A central element of Musique?, is the invisible presence of Cage — notably in Bryar’s "After Handel’s Vesper'". A composer that influenced Esfahani on a philosophical level rather than musical. Here, the ideas of Cage are brought forward by a complete mix of elements that do not necessarily appeal to each other, for instance harpsichords and electronics. But with Saariaho’s spectralism and “Jardin Secret II” — through electro-acoustic sorcery — and Abbasi’s “Intertwined Distances” — based on electronic processes and filters — the marriage between both is evidently a success, as much as it is a revelation. The work of Ferrari here acts as a bonding element between musique concrète, electroacoustic music, electronic music and contemporary music for the harpsichord. Takemitsu used to say that he learned life from Cage, and through his ideas, Esfahani corrects our biases and teaches us a lesson about the instrument he loves.  

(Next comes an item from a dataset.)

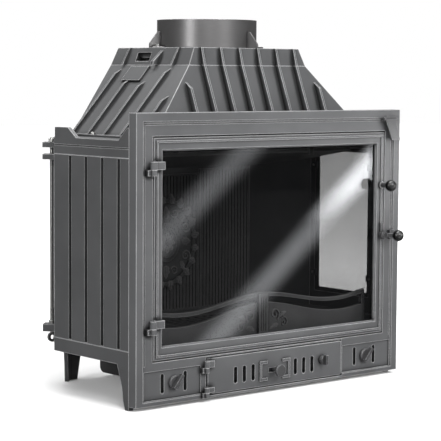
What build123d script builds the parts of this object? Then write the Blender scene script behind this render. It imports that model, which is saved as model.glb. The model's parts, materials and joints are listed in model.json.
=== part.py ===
"""Cast-iron fireplace insert with a glazed front door, a side window, a ribbed smoke hood and a flue collar.

Millimetres. X runs to the right as seen from the front, Y to the back, Z up from the floor. The pieces are
drawn with the flat of the front frame at Y = 0 and moved at the end, so that the origin lies on the floor
under the middle of the whole.
"""

from build123d import *

import os
from math import cos, pi, radians, sin, sqrt, tan

# Clearances
RUNNING = 0.05
PLAY = 0.2
LOOSE = 0.5

# Front frame casting
FRAME_WIDTH = 700.0
FRAME_HEIGHT = 552.0
FOOT_HEIGHT = 8.0
FRAME_PLATE = 10.0
FRAME_RETURN = 8.0
FRAME_STILE = 41.0
FRIEZE_HEIGHT = 44.0
LOWER_HEIGHT = 82.0
BAND_WIDTH = 16.0
BAND_BOTTOM = 8.0
BAND_PROUD = 2.5
BAND_BEVEL = 2.4
GROOVE_OFFSET = 21.5
GROOVE_WIDTH = 1.8
GROOVE_DEPTH = 1.2
LEDGE_THICK = 6.0
LEDGE_GAP = 2.0
OPENING_RETURN = 6.0

# Front door
DOOR_GAP = 3.0
DOOR_STILE = 22.0
DOOR_BOTTOM_RAIL = 26.0
DOOR_TOP_RAIL = 25.0
DOOR_PLATE = 7.0
DOOR_DEPTH = 12.0
DOOR_BEVEL = 3.0
MOULD_INSET = 5.0
MOULD_WIDTH = 4.5
MOULD_PROUD = 1.5
GLASS_THICK = 4.0
SEAL_WIDTH = 5.0
SEAL_INSET = 1.5
SEAL_GROOVE = 3.0
SEAL_GAP = 0.3
SEAL_LAND = 1.0
CLIP_WIDTH = 16.0
CLIP_THICK = 1.5
CLIP_REACH = 9.0
CLIP_RISE = 123.0
CLIP_RUN = 150.0
CLIP_HOOK = 3.0
SCREW_RADIUS = 1.5
SCREW_HEAD = 3.0
SCREW_HEAD_HEIGHT = 2.0
SCREW_DEPTH = 4.0

# Hinges of the front door
PIN_OUT = 8.0
PIN_PROUD = 9.0
PIN_RADIUS = 3.0
PIN_HEAD = 4.6
PIN_HEAD_HEIGHT = 1.6
KNUCKLE_RADIUS = 6.5
KNUCKLE_HEIGHT = 15.0
FRAME_KNUCKLE_HEIGHT = 11.0
LUG_THICK = 6.5
LUG_FOOT = 16.0
HINGE_FROM_TOP = 44.0
HINGE_FROM_BOTTOM = 62.5

# Pull knob and latch of the front door
BALL_RADIUS = 12.0
FURNITURE_INSET = 7.0
PULL_KNOB_DROP = 110.0
PULL_KNOB_PROUD = 28.0
PULL_BOSS_RADIUS = 7.5
PULL_BOSS_PROUD = 3.5
STEM_RADIUS = 5.0
STEM_TENON = 3.0
STUD_END = 1.0
LATCH_RISE = 205.0
LATCH_BALL_OUT = 18.0
LATCH_BALL_PROUD = 34.0
LATCH_SEAT_RADIUS = 6.8
LATCH_SEAT_PROUD = 2.5
LATCH_HUB_RADIUS = 8.0
LATCH_HUB_LENGTH = 9.4
LATCH_NOSE = 26.0
LATCH_NOSE_WIDTH = 9.0
LATCH_NOSE_THICK = 3.0
LATCH_ARM_HEIGHT = 8.0
LATCH_ARM_START = 2.0
LATCH_ARM_BEVEL = 1.0
LATCH_ARM_TIP = 3.0
LATCH_BALL_SEAT = 2.0
LATCH_STUD_RADIUS = 3.5
LATCH_STUD_HEAD = 6.0
LATCH_STUD_HEAD_HEIGHT = 2.8
KEEPER_PLATE = 2.0
KEEPER_WALL = 5.0
KEEPER_LIP = 7.0
KEEPER_HEIGHT = 20.0
KEEPER_GAP = 0.6

# Ash door with its air slots and slider
AIR_SLOT_FIRST = 57.0
AIR_SLOT_PITCH = 23.0
AIR_SLOT_WIDTH = 9.0
AIR_SLOT_HEIGHT = 33.0
AIR_SLOTS = 3
SLIDER_THICK = 2.0
SLIDER_MARGIN = 6.0
SLIDER_EDGE = 4.0
SLIDER_RAIL = 5.0
SLIDER_RAIL_LIP = 2.5
SLIDER_RAIL_THICK = 2.0
SLIDER_RAIL_SETBACK = 10.0
SLIDER_STEM = 4.0
SLIDER_TENON = 2.5
SLIDER_KNOB = 13.0
SLIDER_KNOB_THICK = 7.0
SLIDER_KNOB_PROUD = 14.0
KNOB_CHAMFER = 1.5
BRACKET_WIDTH = 21.0
BRACKET_HEIGHT = 40.0
BRACKET_BAR = 6.0
BRACKET_PROUD = 2.0
BRACKET_GAP = 4.3
ASH_DOOR_PROUD = 2.0
ASH_DOOR_THICK = 6.5
ASH_RECESS = 5.0
ASH_DOOR_INSET = 6.5
ASH_DOOR_DROP = 5.5
ASH_DOOR_GAP = 2.5
ASH_DOOR_LAP_LEFT = 24.0
ASH_DOOR_LAP_RIGHT = 35.0
ASH_DOOR_LAP_TOP = 4.5
ASH_DOOR_LAP_BOTTOM = 2.0

# Hinges and catch of the ash door
ASH_PIN_OUT = 6.0
ASH_PIN_PROUD = 7.0
ASH_PIN_RADIUS = 2.5
ASH_PIN_HEAD = 3.8
ASH_KNUCKLE_RADIUS = 5.0
ASH_UPPER_LUG = 13.0
ASH_LOWER_LUG = 10.0
ASH_UPPER_LUG_DROP = 3.5
ASH_LOWER_LUG_RISE = 4.5
ASH_FRAME_KNUCKLE = 9.8
ASH_LUG_THICK = 5.5
ASH_LUG_FOOT = 10.0
CATCH_SHAFT = 4.0
CATCH_TENON = 2.5
CATCH_KNOB = 9.0
CATCH_KNOB_THICK = 6.8
CATCH_BOSS = 8.0
CATCH_BOSS_PROUD = 3.0
CATCH_GRIP = 10.0
CATCH_GRIP_HALF = 2.5
CATCH_GRIP_PROUD = 8.0
CATCH_GRIP_ROOT = 2.5
CAM_LENGTH = 24.0
CAM_TAIL = 6.0
CAM_HALF = 5.0
CAM_THICK = 3.0
CAM_GAP = 0.5
CAM_LAP = 4.0
CAM_ROOM = 4.0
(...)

The work that started it all for the performer is Cowell’s Set of Four, a selection of miniatures that Esfahani describes as putting tradition up against innovation. Modern sounds with conventional forms; rondo, ostinato, chorale, fugue. It is on this skeleton that the harpsichord is building his past and present encounter. There are five bodies of works in Musique?, some purely acoustic and some electronic, that one after the other challenge an instrument that is more than five centuries old and which time after time succeeds in claiming its necessity and relevance in the modern world. 

 

I discovered Esfahani in 2015 with Time Present and Time Past, a project that brought together — amongst other genres — baroque and minimalism. A combination of delight that made me write a couple of years later the article Baroquism and explain how both music relate to each other. Esfahani is also a musicologist and his approach is dual, and clever. In Musique?, the performer compiles some modern and contemporary music that inspires him — he even mentions recording the works for his own pleasure, regardless of the success of the album. But the musicologist asks many questions; what is music? Where is the frontier between sound, noise and music? What is modern music? How to approach modern music? How do anachronic sounds coexist? What is the place of the harpsichord in today’s musical world? Questions that are simply answered by listening to the album.